As a marketeer, assuming someone is rich based on simple outward signals can lead you astray.


  • You might target homeowners in expensive postcodes with luxury goods, but many may be asset rich and cash poor, cautious with disposable income, or focused on everyday budgets rather than indulgence.

  • You may assume high earners are eager to splurge, but they might actually feel financially stretched if their expenses, debt or aspirations are high.

  • Conversely, people with moderate incomes but frugal habits, minimal debt, and low living costs may have substantial disposable income and may respond better to value-oriented messages than luxury-positioning.


Understanding how your audience perceives wealth - their real or felt liquidity, security, priorities - can help you tailor messaging more precisely. Maybe the right pitch isn’t “luxury and status,” but “value, stability, and ease.” Or perhaps it’s “smart investment, long-term peace of mind.”


How to get inside the mind of “rich” for your audience


Rather than relying on external indicators, successful marketing begins with empathy and research:


  • Seek real data: Don’t just rely on postcodes or property values. Consider income, debt, expenses, liquidity, financial pressure, lifestyle costs.

  • Use qualitative insight: Interviews, surveys, personas.
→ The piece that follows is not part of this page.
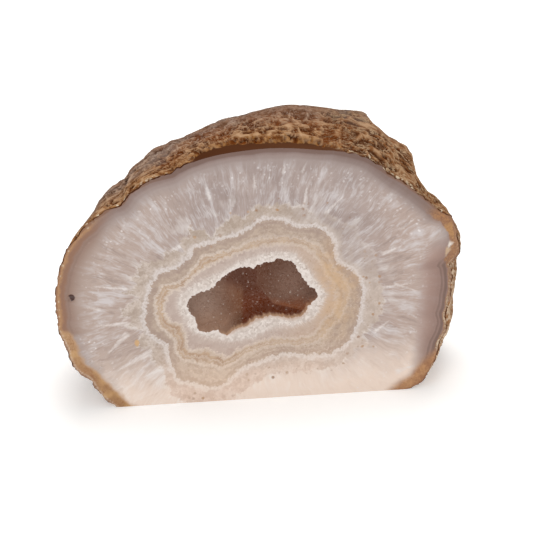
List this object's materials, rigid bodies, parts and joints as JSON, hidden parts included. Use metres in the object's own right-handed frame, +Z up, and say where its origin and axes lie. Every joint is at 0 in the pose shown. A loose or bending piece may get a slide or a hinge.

Discover how people feel about their wealth. Do they see themselves as comfortable? Worried? Just getting by? Aspirational?

  • Understand context: Inflation, housing market changes, regional cost-of-living, family commitments – they all influence how ‘rich’ feels today.

  • Segment thoughtfully: Instead of broad ‘high net worth’ audiences, break them down into more meaningful segments – for instance; “cash-rich & liquid,” “asset-rich but fixed-income / pensioner,” “high earner but high expenses,” etc.


Craft messages that resonate with your target market's reality. Whether that means highlighting affordability, flexibility, convenience, security, or aspirational comfort.


Final word


Being ‘rich’ is not a universal constant. It’s a shifting, personal concept that’s defined by assets, income, cash flow, inflation, and most importantly, perception.


For marketeers, assuming richness based on surface signals can often miss the mark. Real success comes from understanding how your audience sees themselves - their financial comfort, their worries, their goals. By recognising the many faces of ‘rich’ you can frame your products or services in ways that truly resonate, with empathy, nuance, and authenticity.


At the end of the day, ‘rich’ isn’t just about the money. It’s about how secure, flexible, and free someone feels with it.